▶ Stored data
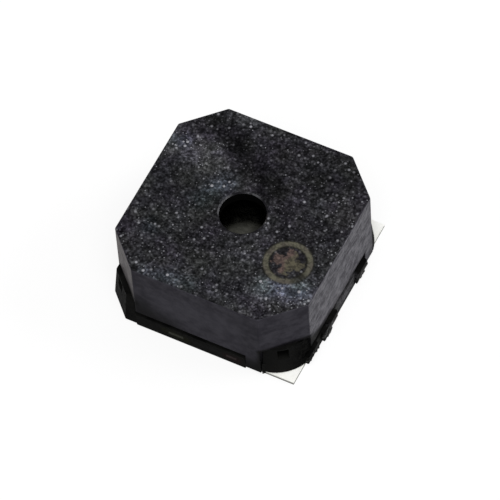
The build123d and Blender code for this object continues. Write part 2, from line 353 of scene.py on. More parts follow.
away_axes = axes(tree, flat_away)
along_x = calculate(tree, "ABSOLUTE", away_axes["X"])
along_y = calculate(tree, "ABSOLUTE", away_axes["Y"])
arm_end = calculate(tree, "SUBTRACT", calculate(tree, "MAXIMUM", along_x, along_y), given["Arm"])
arm_side = calculate(tree, "SUBTRACT", calculate(tree, "MINIMUM", along_x, along_y), given["Arm Line"])
plus_edge = calculate(tree, "ADD", calculate(tree, "MAXIMUM", arm_end, arm_side), frayed_shift)
tree.links.new(remap(tree, plus_edge, -0.07, 0.07, 1.0, 0.0), wanted["Plus"])
tree.links.new(remap(tree, past_ring, -0.1, 0.0, 1.0, 0.0), wanted["Inside"])
print("group", mark_group.name, "has", len(tree.nodes), "nodes")

# %% [markdown]
# ## Helpers for materials
# Every finish starts from a Principled shader, because it holds plastic and metal alike.
# These helpers fill its sockets, add a relief, and hand the finish to the parts.

# %% Helpers for materials


def new_material(name):
    """A material with its node tree and its Principled shader."""
    material = bpy.data.materials.new(name)
    material.use_nodes = True
    return material, material.node_tree, material.node_tree.nodes["Principled BSDF"]


def set_shader(tree, shader, **inputs):
    """Fill the shader's sockets with links or plain values. Names use _ for a space."""
    for name, value in inputs.items():
        feed(tree, shader.inputs[name.replace("_", " ")], value)


def add_bump(tree, height, depth_mm):
    """A Bump node's normal, for a relief of the given depth."""
    inputs = {"Distance": depth_mm * MM, "Height": height}
    return add_node(tree, "ShaderNodeBump", inputs).outputs[0]


def facing_axes(tree):
    """How far the surface faces along X, Y and Z, from -1 to 1."""
    return axes(tree, add_node(tree, "ShaderNodeTexCoord").outputs["Normal"])


def dress(names, material):
    """Give CAD nodes a material in place of their plain one."""
    for name in names:
        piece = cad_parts[name]
        if not piece.material_slots:
            piece.data.materials.append(material)
        for slot in piece.material_slots:
            slot.material = material
    print(material.name, "dresses", ", ".join(names))


# %% [markdown]
# ## The cover's top
# The cover is filled charcoal plastic. Its top is spark-eroded: dull facets, some painted
# glints, and slow drifts of tone between violet, green and slate. One ground colour times a
# level keeps the grain the same everywhere, so any mark can later be a change of the level.

# %% Mix the ground of the cover's top
top_level = cover_high.z / MM
violet = colour(0.0172, 0.0156, 0.0204)
slate = colour(0.0162, 0.0166, 0.0188)
green = colour(0.0148, 0.0156, 0.0134)
cover_finish, tree, shader = new_material("cover_finish")
place = millimetres(tree)
grain = use_group(
    tree, grain_group, {"Place": place, "Facet Size": 0.085, "Contrast": 80.0, "Share Lit": 0.9},
)


def drift(tree, place, shift, patch_size, low=0.0, high=1.0):
    """A slow drift of tone. The shift keeps one drift from copying another."""
    moved = vector_math(tree, "ADD", place, (shift, -0.6 * shift, 0.0))["Vector"]
    return patches(tree, moved, patch_size, low, high)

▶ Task
In the data above, how many lines contain the string "from"? Answer with the number only.

▶ Response
4